Our risk management framework incorporates an assessment of whether a transaction or client relationship under review is in line with our sector policies and relevant industry standards and good practice. The sector policies and guidelines also form an important component of our Group-wide Climate Risk Strategy program.
Our policies and guidelines describe business activities and operations that Credit Suisse will not finance. Following our announcement in 2019 that we would no longer provide any form of financing specifically related to the development of new coal-fired power plants, we announced a number of new restrictions in 2020. In particular, they included:
- No lending or capital markets underwriting to any company deriving more than 25% of its revenue from thermal coal extraction1
- No lending or capital markets underwriting to any company deriving more than 25% of its revenues from coal power2
- No financing related to offshore and onshore oil and gas projects in the Arctic region
1 Direct lending; Unless such transaction is to help the company specifically transition and the use of proceeds is tied to such transition strategies aligned with the Paris Agreement; for greater certainty, these exclusions do not apply to metallurgical coal
2 Direct lending; Unless the company can demonstrate decreasing share of coal in generation portfolio consistent with our Energy Transition Framework or such transaction is to help the company specifically transition and the use of proceeds is tied to such transition strategies (and will continue our policy of not financing the development of new coal-fired power plants)
As a result of the latest financing restrictions, Credit Suisse declined to participate in a number of transactions, including a bond issuance for a large thermal coal mining and power generation company, a bond refinancing for a mid-sized power generation company, a bond issuance for an electricity producer, and a buy-side mandate for an energy company with thermal coal mining activities.
Unrelated to the newly introduced fossil fuel financing restrictions, but in connection with our enhanced sustainability and climate commitments, we also rejected transactions related to a new oil pipeline, the renewal of a revolving credit facility for a pipeline operator, a loan for trading with coal, and three transactions related to oil from areas with high biodiversity.
Our sector policies and guidelines are subject to a bi-annual review and update process to take account of the latest developments and new challenges in the relevant areas.
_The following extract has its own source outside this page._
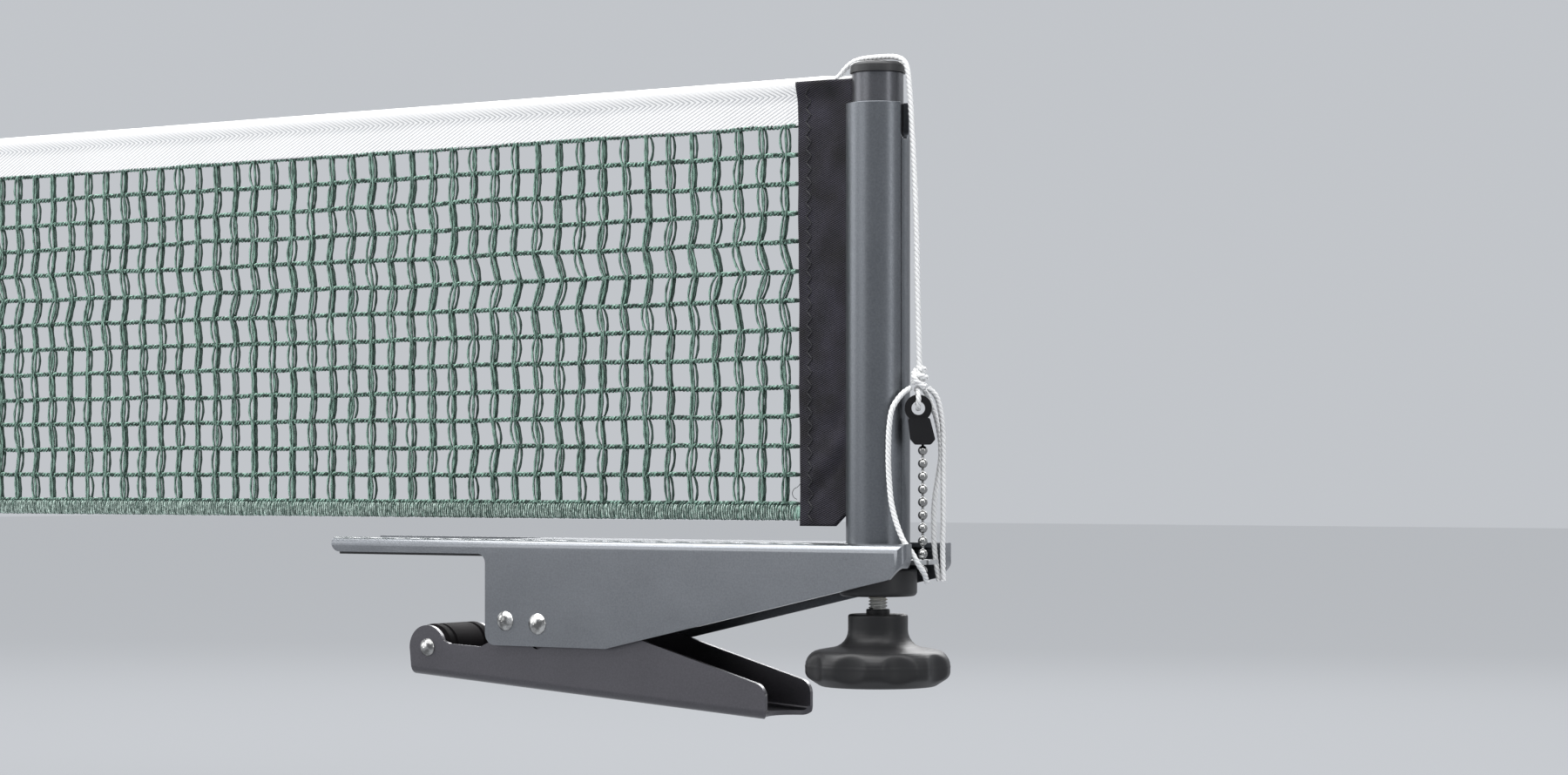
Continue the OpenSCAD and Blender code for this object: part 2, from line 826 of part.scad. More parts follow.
module height_screw() {
    shank_top = riser_low - side_gap;
    color("silver")
    translate([post_x, 0, 0])
        rotate_extrude()
            polygon([
                [0, knob_top - screw_grip], [screw_d / 2, knob_top - screw_grip],
                [screw_d / 2, shank_top], [journal_d / 2, shank_top], [journal_d / 2, ring_z],
                [groove_r, ring_z], [groove_r, ring_z + ring_t], [journal_d / 2, ring_z + ring_t],
                [journal_d / 2, ring_z + 2 * ring_t], [0, ring_z + 2 * ring_t]
            ]);
}

module retaining_ring() {
    color("dimgray")
    translate([post_x, 0, ring_z + seat_gap])
        difference() {
            cylinder(h = ring_t - 2 * seat_gap, r = ring_r);
            translate([0, 0, -1])
                cylinder(h = 3, r = groove_r + seat_gap);
        }
}

module height_knob() {
    rim_top = knob_low + rim_h;
    hub_top = knob_top - neck_h;
    bore_r = screw_d / 2 + seat_gap;
    bore_low = knob_top - screw_grip - bore_spare;
    color("black")
    translate([post_x, 0, 0])
        difference() {
            rotate_extrude()
                polygon(rounded([
                    [bore_r, knob_top, 0],
                    [bore_r, bore_low, 0],
                    [0, bore_low, 0],
                    [0, knob_low, 0],
                    [knob_d / 2 - knob_foot_in, knob_low, knob_foot_r],
                    [knob_d / 2, knob_low + knob_foot_up, knob_foot_r],
                    [knob_d / 2, rim_top - rim_fall, shoulder_r],
                    [hub_d / 2, rim_top + flare_rise, flare_r],
                    [hub_d / 2, hub_top, 2 * neck_corner],
                    [neck_d / 2, hub_top, 0],
                    [neck_d / 2, knob_top, neck_corner]
                ]));
            for (i = [0 : hollows - 1])
                rotate([0, 0, 360 * i / hollows + hollow_turn])
                    translate([knob_d / 2 + hollow_r - hollow_depth, 0, knob_low - 1])
                        cylinder(h = knob_h, r = hollow_r);
        }
}

// A side band: its flat cloth, and the welt round the rod that slides in a post
module band_cloth(x0, x1, cut_x) {
    difference() {
        translate([x0, -band_t / 2, band_low])
            cube([x1 - x0, band_t, band_top - band_low]);
        translate([cut_x, 0, band_low])
            rotate([0, 45, 0])
                cube([band_cut, 2 * band_t, band_cut], center = true);
    }
}

module band_welt(x, flat_x) {
    translate([0, 0, welt_low])
    linear_extrude(welt_top - welt_low)
    difference() {
        union() {
            translate([x, 0])
                circle(r = rod_d / 2 + welt_t);
            translate([min(x, flat_x), -band_t / 2])
                square([abs(x - flat_x), band_t]);
        }
        translate([x, 0])
            circle(r = rod_d / 2 + seat_gap);
    }
}

module welt_rod(x) {
    translate([x, 0, welt_low])
        cylinder(h = welt_top - welt_low, r = rod_d / 2);
}

module side_band() {
    color("midnightblue")
    union() {
        band_cloth(band_x0, band_x1, band_x1);
        band_welt(welt_x, band_x1 - 1);
    }
}

module band_rod() {
    color("white")
        welt_rod(welt_x);
}

module far_band() {
    color("midnightblue")
    union() {
        band_cloth(far_x0, far_x1, far_x0);
        band_welt(far_welt_x, far_x0 + 1);
    }
}

module far_band_rod() {
    color("white")
        welt_rod(far_welt_x);
}

module net_mesh() {
    gap_w = net_len / mesh_cols - mesh_t;
    height = tape_low - hem_top;
    gap_h = height / mesh_rows - mesh_t;
    color("seagreen")
    translate([far_x1, 0, hem_top])
        rotate([90, 0, 0])
            linear_extrude(mesh_t, center = true)
                difference() {
                    square([net_len, height]);
                    for (i = [0 : mesh_cols - 1], k = [0 : mesh_rows - 1])
                        translate([
                            mesh_t / 2 + i * (gap_w + mesh_t),
                            mesh_t / 2 + k * (gap_h + mesh_t)
                        ])
                            square([gap_w, gap_h]);
                }
}

module top_tape() {
    color("white")
    difference() {
        union() {
            along(far_x1, band_x0)
                translate([-tape_t / 2, tape_low])
                    square([tape_t, sleeve_z - tape_low]);
            along(far_x0, tape_end)
                translate([0, sleeve_z])
                    circle(r = sleeve_r);
        }
        along(far_x0 - 1, tape_end + 1)
            translate([0, sleeve_z])
                circle(r = cord_d / 2 + run_gap);
    }
}

module bottom_hem() {
    color("seagreen")
    along(far_x1, band_x0)
        translate([-tape_t / 2, net_low])
            square([tape_t, hem_h]);
}

module tape_cord() {
    color("white")
    union() {
        along(far_x0 - far_tail, tape_end)
            translate([0, sleeve_z])
                circle(r = cord_d / 2);
        translate([far_x0 - far_tail, 0, sleeve_z])
            sphere(r = far_knot_r);
    }
}

module cord_over_post() {
    cord_along(over_route);
}

module cord_tail_left() {
    cord_along(left_route);
}

module cord_tail_right() {
    cord_along(right_route);
}

module cord_tail_back() {
    cord_along(back_route);
}

// The connector's own place: its body hangs over the chain, its eye a little to the side
module at_connector() {
    translate([post_x + ball_x, 0, connector_z])
        rotate([0, 0, connector_turn])
            translate([-connector_lean, 0, 0])
                children();
}

// The knot is two swells, with the short loop that hangs the connector
module cord_knot() {
    color("white")
    union() {
        translate([post_x + knot_x, 0, knot_z])
            sphere(r = knot_r);
        translate([post_x + knot_x, 0, knot_z - knot_step])
            sphere(r = knot_low_r);
        at_connector()
            translate([0, 0, (eye_d + eye_hole_d) / 4])
                rotate([0, 90, 0])
                    rotate_extrude()
                        translate([link_r, 0])
                            circle(r = cord_d / 2);
    }
}

module chain_connector() {
    low = -connector_len;
    mid = connector_lean;
    color("black")
    difference() {
        at_connector()
            union() {
                across(eye_t)
                    circle(r = eye_d / 2);
                across(connector_t)
                    polygon(rounded([
                        [-waist_w / 2, waist_z, chin_r],
                        [mid - connector_w / 2, low + chin_h, chin_r],
                        [mid - connector_w / 2 + chin_in, low, chin_r],
                        [mid + connector_w / 2 - chin_in, low, chin_r],
                        [mid + connector_w / 2, low + chin_h, chin_r],
                        [waist_w / 2 + waist_shift, waist_z, chin_r]
                    ]));
            }
        at_connector()
            cross_bore(0, 0, eye_hole_d / 2);
        // The socket that holds the last ball of the chain
        translate([post_x + ball_x, 0, connector_z + low - 1])
            cylinder(h = socket_depth + 1, r = ball_d / 2 + run_gap);
    }
}

module ball_chain() {
    low_z = plate_top - plate_t - lay_gap - ball_d / 2;
    first_z = plate_top + lay_gap + ball_d / 2;
    top_z = first_z + (balls_above - 1) * ball_pitch;
    color("silver")
    translate([post_x + ball_x, 0, 0])
        union() {
            for (i = [0 : balls_above - 1])
                translate([0, 0, first_z + i * ball_pitch])
                    sphere(r = ball_d / 2);
            translate([0, 0, low_z])
                sphere(r = ball_d / 2);
            translate([0, 0, low_z])
                cylinder(h = top_z - low_z, r = link_d / 2);
        }
}

bracket();
arm_pads();
post_plate();
pivot_rivet();
stop_rivet();
pivot_sleeve();
torsion_spring();
squeeze_lever();
jaw_rivet();
roller_core();
jaw_roller();
outer_post();
foot_block();
thread_insert();
riser_tube();
riser_plug();
post_cap();
height_screw();
retaining_ring();
height_knob();
side_band();
band_rod();
net_mesh();
top_tape();
bottom_hem();
far_band();
far_band_rod();
tape_cord();
cord_over_post();
cord_knot();
cord_tail_left();
cord_tail_right();
cord_tail_back();
chain_connector();
ball_chain();
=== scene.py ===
"""A table tennis net clamp and its net: finishes and soft pieces round the rigid frame.

A shape is its points and a list of face blocks: arrays of point numbers, a row to each face.
"""

import math

import bmesh
import bpy
import numpy as np
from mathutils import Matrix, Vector


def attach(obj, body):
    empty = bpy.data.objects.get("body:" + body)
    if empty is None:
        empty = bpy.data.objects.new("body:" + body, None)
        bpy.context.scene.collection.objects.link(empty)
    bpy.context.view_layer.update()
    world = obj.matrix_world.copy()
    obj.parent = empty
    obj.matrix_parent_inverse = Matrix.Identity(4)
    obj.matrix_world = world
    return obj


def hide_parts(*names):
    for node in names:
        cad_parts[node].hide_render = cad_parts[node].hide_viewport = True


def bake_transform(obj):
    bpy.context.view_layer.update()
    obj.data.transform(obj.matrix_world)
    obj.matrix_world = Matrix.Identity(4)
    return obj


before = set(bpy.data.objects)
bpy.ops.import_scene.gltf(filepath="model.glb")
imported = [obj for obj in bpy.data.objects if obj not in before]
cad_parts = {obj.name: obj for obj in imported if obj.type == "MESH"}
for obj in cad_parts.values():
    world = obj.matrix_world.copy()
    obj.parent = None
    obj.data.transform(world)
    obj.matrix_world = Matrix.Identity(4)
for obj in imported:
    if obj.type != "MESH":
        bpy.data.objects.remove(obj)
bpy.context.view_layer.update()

MM = 0.001
POST_X = 142.5

# ---------------------------------------------------------------- camera, light and floor

VIEW_TURN = math.radians(33)
VIEW_DISTANCE = 1052
VIEW_ASIDE = 29.3
VIEW_HEIGHT = 27.6
LENS = 77.5
HORIZON_SHIFT = 98 / 1800
FLOOR_Z = -90
FLOOR_WIDTH = 12
PALE = (0.54, 0.56, 0.59)
FLOOR_PAINT = (0.36, 0.37, 0.39)
FLOOR_GLOW = 0.85
ROOM_LIGHT = 0.10


def place_camera():
    """A level camera, turned from the part's side towards the table.

    Its axis passes just inside the post.
    """
    ahead = np.array([-math.sin(VIEW_TURN), math.cos(VIEW_TURN), 0])
    aside = np.array([math.cos(VIEW_TURN), math.sin(VIEW_TURN), 0])
    spot = np.array([POST_X, 0, VIEW_HEIGHT]) - VIEW_DISTANCE * ahead - VIEW_ASIDE * aside
    data = bpy.data.cameras.new("camera")
    data.sensor_fit = "HORIZONTAL"
    data.sensor_width = 36
    data.lens = LENS
    data.shift_y = HORIZON_SHIFT
    data.clip_start = 0.01
    camera = bpy.data.objects.new("camera", data)
    camera.location = spot * MM
    camera.rotation_euler = (math.pi / 2, 0, VIEW_TURN)
    bpy.context.scene.collection.objects.link(camera)
    bpy.context.scene.camera = camera


def softbox(name, spot, aim, size, power):
    """An oblong lamp at a spot, turned towards its aim, all in metres and watts."""
    data = bpy.data.lights.new(name, "AREA")
    data.shape = "RECTANGLE"
    data.size, data.size_y = size
    data.energy = power
    lamp = bpy.data.objects.new(name, data)
    away = Vector(spot) - Vector(aim)
    lamp.location = spot
    lamp.rotation_euler = away.to_track_quat("Z", "Y").to_euler()
    bpy.context.scene.collection.objects.link(lamp)


def seen_share(tree, share):
    """A socket with the share for rays from the camera or off a gloss, and 0 for all others."""
    ray = tree.nodes.new("ShaderNodeLightPath")
    seen = ray.outputs["Is Camera Ray"]
    for kind in ("Is Glossy Ray", "Is Transmission Ray"):
        either = tree.nodes.new("ShaderNodeMath")
        either.operation = "MAXIMUM"
        tree.links.new(seen, either.inputs[0])
        tree.links.new(ray.outputs[kind], either.inputs[1])
        seen = either.outputs[0]
    shared = tree.nodes.new("ShaderNodeMath")
    shared.operation = "MULTIPLY"
    shared.inputs[1].default_value = share
    tree.links.new(seen, shared.inputs[0])
    return shared.outputs[0]


def seen_mix(tree, share, plain, seen):
    """One shader for most rays, mixed with the seen one by the share of the rays that see it."""
    mix = tree.nodes.new("ShaderNodeMixShader")
    tree.links.new(seen_share(tree, share), mix.inputs[0])
    tree.links.new(plain.outputs[0], mix.inputs[1])
    tree.links.new(seen.outputs[0], mix.inputs[2])
    return mix.outputs[0]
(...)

In step with the stated sustainability ambitions of Credit Suisse, we expect to introduce further restrictions over time.
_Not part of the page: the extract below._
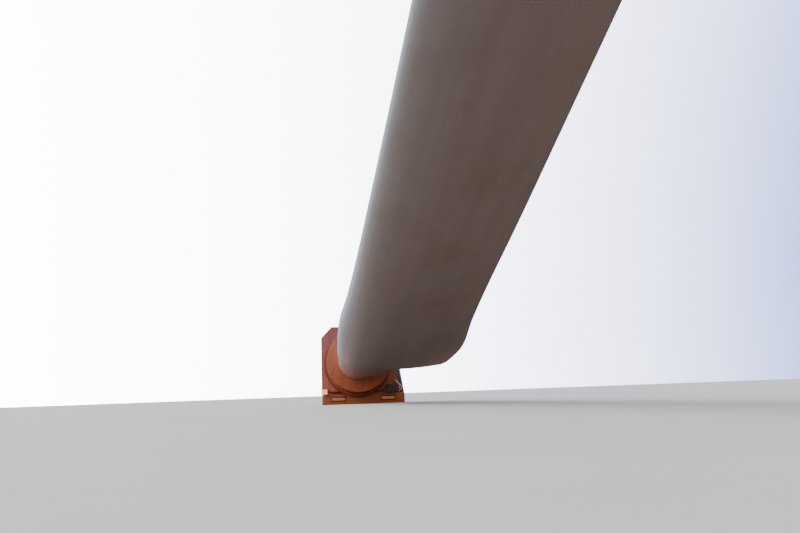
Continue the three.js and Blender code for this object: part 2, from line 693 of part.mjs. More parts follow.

In the context of sustainability risk management, Credit Suisse has applied the Equator Principles (EP) since 2003. This framework for the management of environmental and social risks, which is now in its fourth iteration (EP 4), is based on standards defined by the IFC and is applied by around 110 financial institutions for specific types of finance for industrial and infrastructure projects.
Recognizing the importance of environmental sustainability and sustainable land use, we are also a member of the Roundtable on Sustainable Palm Oil (RSPO) in the “Banks and Investors” sector. The RSPO is the leading certification standard for palm oil and promotes the cultivation and use of sustainable palm oil products through global standards and the engagement of stakeholder groups throughout the supply chain. Consequently, our Forestry and Agribusiness Policy includes requirements regarding RSPO membership and RSPO certification that we expect our clients to observe.
In 2020, Credit Suisse signed the Poseidon Principles. This global framework for responsible ship finance promotes the integration of climate considerations into lending decisions with the aim of enhancing the role of maritime finance in addressing global environmental issues and advancing the decarbonization of the international shipping sector. We participate in a number of sustainability networks and initiatives worldwide.